Sadly, the dominos are falling on the Northern Territory intervention. Whether that is by design or by neglect, we will wait to see—but the dominos are falling. This is a Jekyll and Hyde policy from the government driven, I fear, by marginal agendas that comprise the internal constituency of those who sit opposite, who have found their voice again. Originally, at the time of the introduction of these measures, this voice was drowned out by the voice of common sense, purpose and resolve. As the former member for Longman said, on the introduction of the Northern Territory emergency response bill—and I pay tribute to the former member for Longman for his single-mindedness and his resolve on this issue:

When confronted with a failed society where basic standards of law and order and behaviour have broken down and where women and children are unsafe, how should we respond? Do we respond with more of what we have done in the past? Or do we radically change direction with an intervention strategy matched to the magnitude of the problem?

The previous government responded with resolve. This government, I fear, through this bill, will return Indigenous policy to the autopilot of the failed past. Symbols are not enough to close the gap. Radical action as undertaken by the former government is what is needed to address a radical problem. The community still supports such a response; in fact, they demand such a response.

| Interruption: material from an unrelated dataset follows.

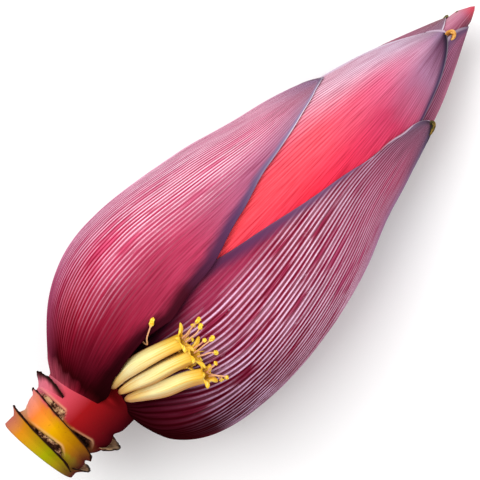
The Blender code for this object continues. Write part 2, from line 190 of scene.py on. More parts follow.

I conclude by referring once again to the article in the Good Weekend magazine, wherein Aurukun Shire Councillor Jonathon Korkaktain said:

Back in my day, the elders fought for our rights—for money, for beer, for land, so we could live in our own world and be ourselves. We thought that was what we wanted, but it meant that our children could never have more than us—only the same or less. The elders didn’t understand that we had to take a step out of our world in order to give our kids a chance of a better life. They need one foot in both worlds. That is the big picture I see. That is our great mistake.

That also is the great mistake of this bill. I commend the member for Warringah’s amendments to the House.